Side note: this has been briefly touched upon, but without any good mathematical grounding in someone else's practical question https://stackoverflow.com/questions/20445147/transform-image-using-roll-pitch-yaw-angles-image-rectification and I'm interested in the mathematical foundation of a similar problem.
 A: You were doing well up until the line $H'^{-1} = H'^T$. There’s no particular reason to believe that $H$ is orthogonal; quite the opposite, in fact. (I’m going to switch here to the more conventional name $\mathtt P$ for the projection matrix and also make use of the block decomposition $\mathtt P = \left[\mathtt M \mid \mathbf p_4\right]$.) The first two columns of $\mathtt P$, $\mathbf p_1$ and $\mathbf p_2$, are the vanishing points of the world $x$- and $y$ axes. Unless the camera happens to be positioned just right relative to the $x$-$y$ plane, these vectors will not be orthogonal in the image. The upshot is that you have to compute the inverse of $\begin{bmatrix}\mathbf p_1 & \mathbf p_2 & \mathbf p_4\end{bmatrix}$, not its transpose.  

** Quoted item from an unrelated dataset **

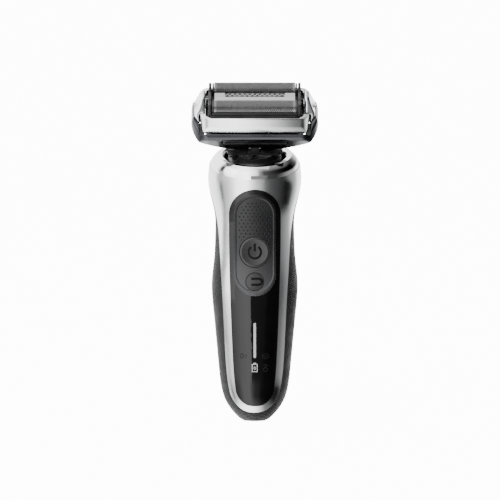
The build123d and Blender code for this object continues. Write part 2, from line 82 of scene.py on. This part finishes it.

This leads to the next potential problem: this matrix might not be invertible. The submatrix $\mathtt M$ is effectively the composition of a rotation and nonsingular affine transformation, so we know the first three columns are linearly independent, but it’s entirely possible that $\mathbf p_4 = \lambda \mathbf p_1 + \mu \mathbf p_2$, that is, that the image of the world origin lies on the vanishing line of the $x$-$y$ plane. This occurs when the camera center lies on this plane. In the specific construction in your question, this isn’t really an issue since you’re reprojecting onto the $x$-$y$ plane, but keep this in mind when generalizing to other planes.  
Thus, the reprojection onto the $x$-$y$ plane is given by the homography matrix $$\mathtt H = \begin{bmatrix}\mathbf p_1 & \mathbf p_2 & \mathbf p_4\end{bmatrix}^{-1}.$$ This can be generalized to any plane that doesn’t contain the camera center by inserting an appropriate coordinate transformation $\mathtt B$ into the cascade, i.e., start with $$w\begin{bmatrix}x_c \\ y_c \\ 1 \end{bmatrix} = \mathtt{PB}\begin{bmatrix}x_w\\y_w\\0\\1\end{bmatrix}.$$  
For comparison, here’s a construction that makes direct use of back-mapping the image points. Given a plane with homogeneous coordinate vector $\mathbf\Pi$, its intersection with the line through a fixed point $\mathbf C$ not on the plane and an arbitrary point $\mathbf X$ is $\left(\mathbf\Pi^T\mathbf X\right) \mathbf C - \left(\mathbf C^T\mathbf\Pi\right) \mathbf X$. The world coordinates of the camera center can be recovered from $\mathbf P$: its inhomogeneous Cartesian coordinates are $\tilde{\mathbf C}=\mathtt M^{-1}\mathbf p_4$. Finally, an image point $\mathbf x$ back-projects to a ray that intersects the plane at infinity at $\left((\mathtt M^{-1}\mathbf x)^T,0\right)^T$. Putting this all together, and adding a final matrix $\mathtt B$ that imposes a coordinate system on the plane, we get $$\mathtt H = \mathtt B \left(\mathbf C \mathbf \Pi^T-\mathbf C^T \mathbf \Pi \mathtt I_4 \right) \begin{bmatrix}\mathtt M^{-1}\\\mathbf 0^T\end{bmatrix}.$$ With $\mathbf\Pi=(0,0,1,0)^T$—the $x$-$y$ plane—and $$\mathtt B = \begin{bmatrix}1&0&0&0\\0&1&0&0\\0&0&0&1\end{bmatrix}$$ this produces the same homography matrix as above.  
The details of the anatomy of the projection matrix that I used above can be found in Hartley and Zisserman’s Multiple View Geometry In Computer Vision and other standard references on the subject.